→ **STATED PROBLEM**:
Everything in the listing should be restated word for word.

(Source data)

***

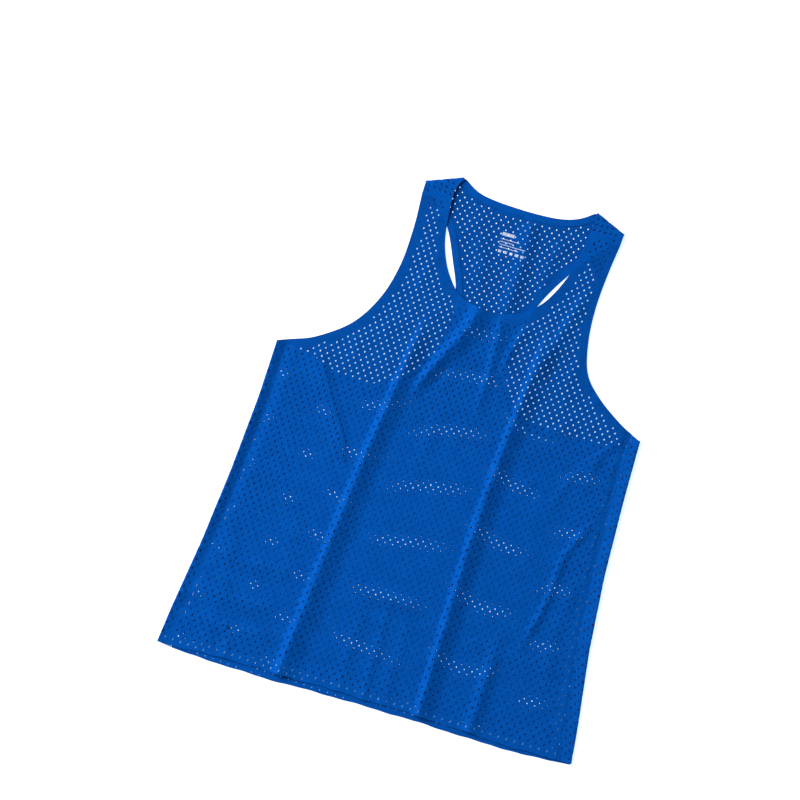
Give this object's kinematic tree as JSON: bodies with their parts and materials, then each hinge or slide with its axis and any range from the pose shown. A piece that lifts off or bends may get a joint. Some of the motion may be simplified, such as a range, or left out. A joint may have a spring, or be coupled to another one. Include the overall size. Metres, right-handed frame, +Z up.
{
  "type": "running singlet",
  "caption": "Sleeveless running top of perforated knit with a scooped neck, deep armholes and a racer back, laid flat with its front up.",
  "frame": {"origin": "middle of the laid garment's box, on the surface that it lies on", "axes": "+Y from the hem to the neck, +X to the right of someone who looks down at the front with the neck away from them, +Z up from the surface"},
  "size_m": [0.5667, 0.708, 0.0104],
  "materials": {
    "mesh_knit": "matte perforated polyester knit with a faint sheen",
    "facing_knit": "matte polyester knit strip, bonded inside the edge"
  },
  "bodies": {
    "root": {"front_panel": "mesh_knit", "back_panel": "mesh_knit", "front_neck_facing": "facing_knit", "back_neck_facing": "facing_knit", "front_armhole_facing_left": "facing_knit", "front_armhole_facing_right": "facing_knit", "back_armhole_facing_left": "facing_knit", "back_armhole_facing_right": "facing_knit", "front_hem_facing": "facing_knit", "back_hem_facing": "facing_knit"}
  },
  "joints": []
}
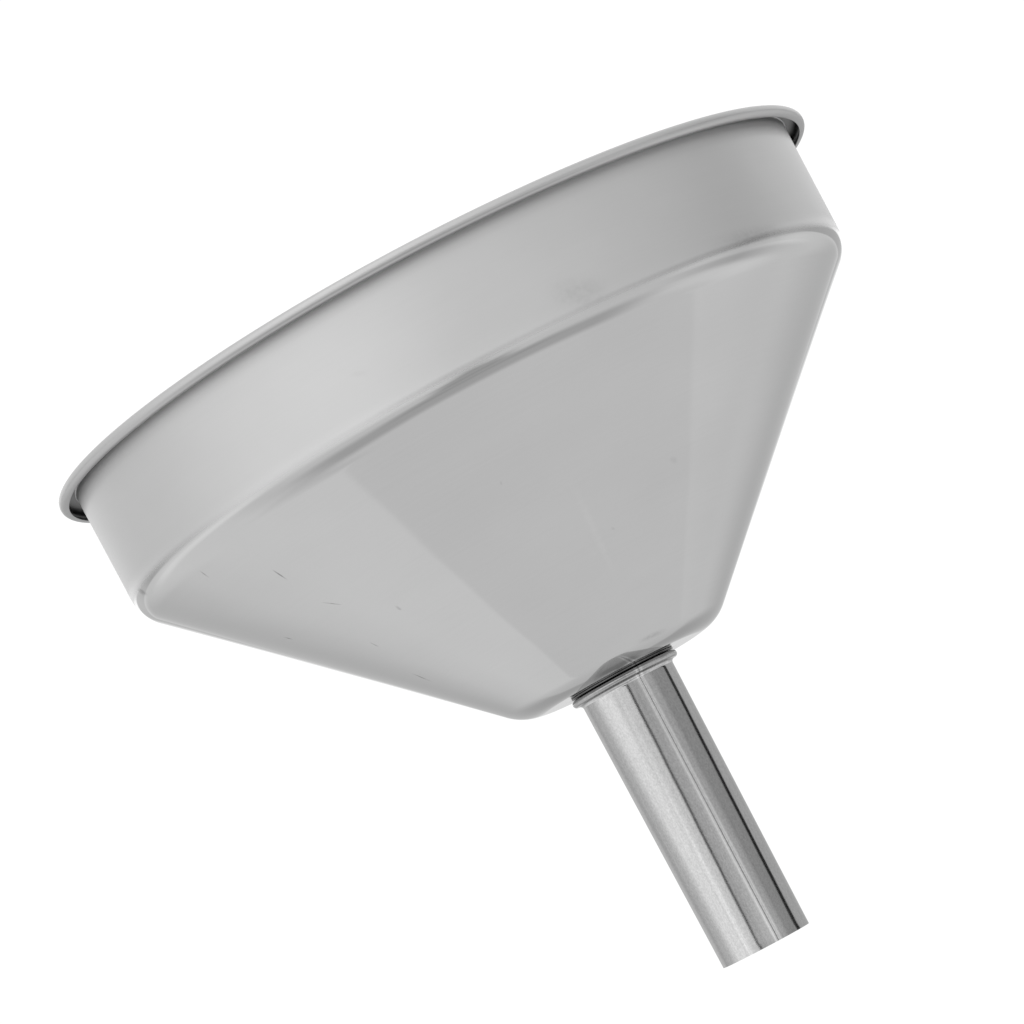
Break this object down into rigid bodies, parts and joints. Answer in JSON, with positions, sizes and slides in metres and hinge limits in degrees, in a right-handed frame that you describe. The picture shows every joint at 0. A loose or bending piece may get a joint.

***

→ **FULL SOLUTION**:
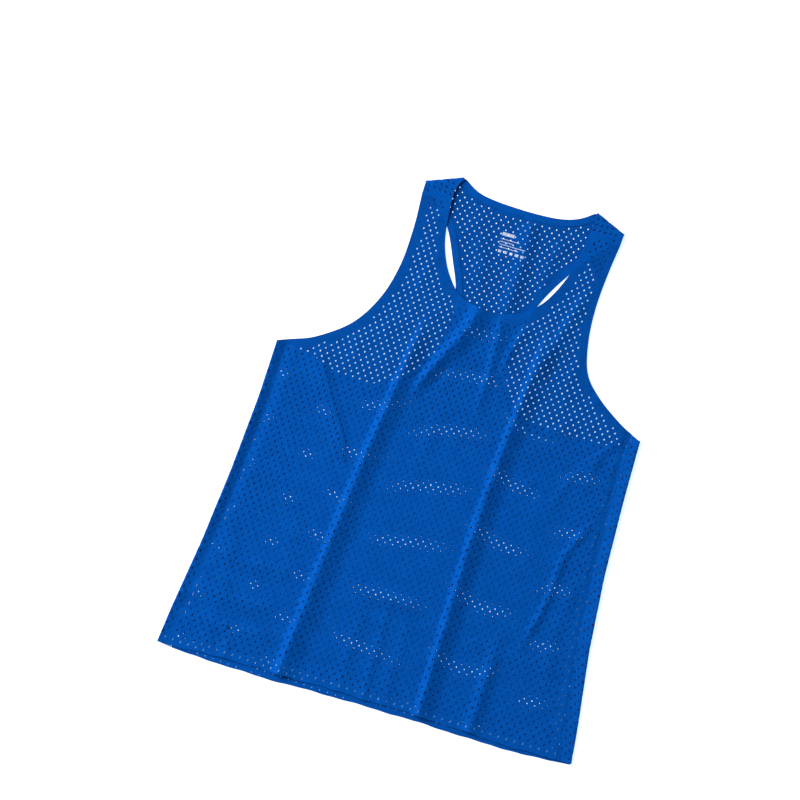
Give this object's kinematic tree as JSON: bodies with their parts and materials, then each hinge or slide with its axis and any range from the pose shown. A piece that lifts off or bends may get a joint. Some of the motion may be simplified, such as a range, or left out. A joint may have a spring, or be coupled to another one. Include the overall size. Metres, right-handed frame, +Z up.
{
  "type": "running singlet",
  "caption": "Sleeveless running top of perforated knit with a scooped neck, deep armholes and a racer back, laid flat with its front up.",
  "frame": {"origin": "middle of the laid garment's box, on the surface that it lies on", "axes": "+Y from the hem to the neck, +X to the right of someone who looks down at the front with the neck away from them, +Z up from the surface"},
  "size_m": [0.5667, 0.708, 0.0104],
  "materials": {
    "mesh_knit": "matte perforated polyester knit with a faint sheen",
    "facing_knit": "matte polyester knit strip, bonded inside the edge"
  },
  "bodies": {
    "root": {"front_panel": "mesh_knit", "back_panel": "mesh_knit", "front_neck_facing": "facing_knit", "back_neck_facing": "facing_knit", "front_armhole_facing_left": "facing_knit", "front_armhole_facing_right": "facing_knit", "back_armhole_facing_left": "facing_knit", "back_armhole_facing_right": "facing_knit", "front_hem_facing": "facing_knit", "back_hem_facing": "facing_knit"}
  },
  "joints": []
}
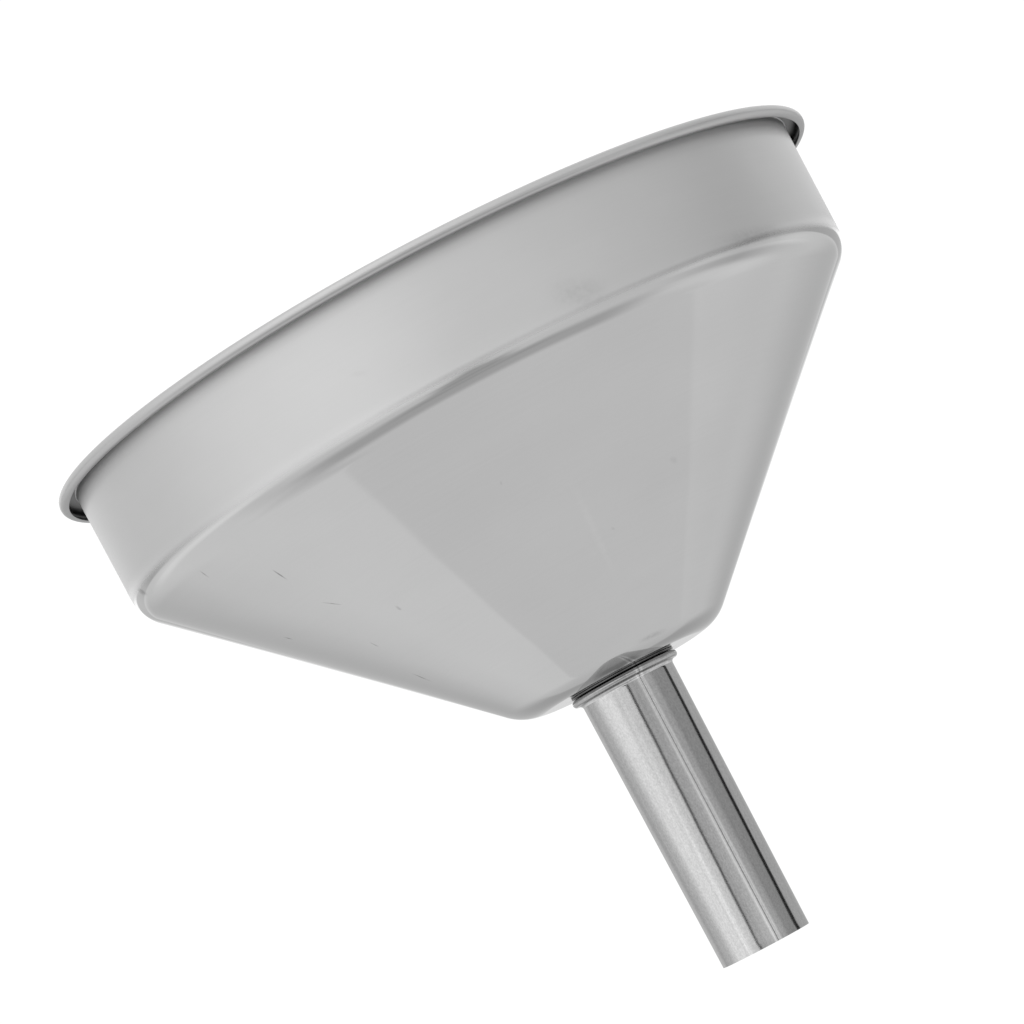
Break this object down into rigid bodies, parts and joints. Answer in JSON, with positions, sizes and slides in metres and hinge limits in degrees, in a right-handed frame that you describe. The picture shows every joint at 0. A loose or bending piece may get a joint.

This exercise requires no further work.